Song by Red Foley, Ernest Tubb
- Released: 1949
- Genre: Country
- Length: 2:38
- Label: Decca
- Songwriter: Jimmy Work

= Tennessee Border No. 2 =

"Tennessee Border #2" is a country music song written by Jimmy Work and sung as a duet by Red Foley and Ernest Tubb. It was released in December 1949 on the Decca label with "Don't Be Ashamed of Your Age" as the "B" side. It peaked at No. 2 on the country best seller and disc jockey charts. It spent 10 weeks on the charts and was ranked as the No. 14 juke box song (No. 26 retail) on the Billboard Top Country & Western Records of 1950.

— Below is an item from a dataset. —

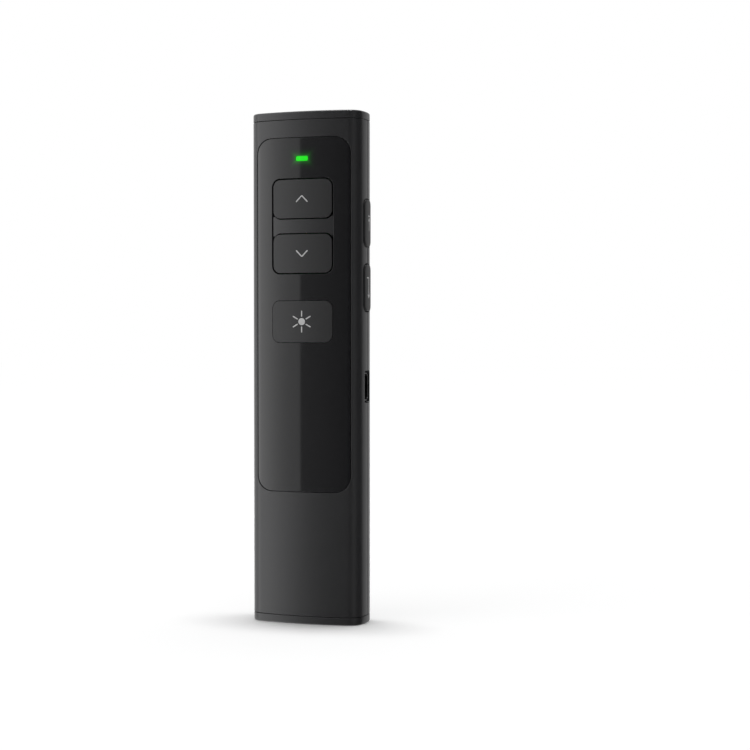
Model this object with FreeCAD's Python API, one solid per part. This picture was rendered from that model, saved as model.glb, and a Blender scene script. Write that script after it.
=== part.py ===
import FreeCAD, Part
import math
import os

# A slim wireless presentation clicker, standing on its bottom end. Sizes are in millimetres.
# +Z runs along its length, the keys look towards -Y, and the right side with the port is +X.
# The origin is the middle of the bottom end. A drop is a height measured down from the top end.

# Case: a front and a rear shell that meet on the seam plane, the rear one with an inner lip
LENGTH = 135.0
HALF_WIDTH = 15.65
HALF_DEPTH = 7.25
FACE_RADIUS = 63.0
SIDE_RADIUS = 14.5
CORNER_RADIUS = 3.9
WALL = 1.6
SEAM_Y = 0.5
SEAM_GAP = 0.12
LIP_WIDTH = 0.7
LIP_HEIGHT = 1.0
LIP_FIT = 0.05
RIB_THICKNESS = 0.8
RIB_HEIGHT = 1.1
FRONT_RIBS = 4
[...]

The song's comical lyrics describe a man's courtship of a large married woman named Helen. Her nose looked like a big banana, her neck like a roll of bologna, and her head like a watermelon. She was so fat that he thought he was seeing double, he couldn't put his arm around her, and she wore a girdle around her Tennessee border. He took her out one night, and they were confronted by her huband who used brass knuckles to scatter his teeth on the Tennessee border.

The song was included as part of multiple compilation albums, including "Red and Ernie" (1954), "The Very Best of Ernest Tubb" (1998), and "The Texas Troubadour" (2003).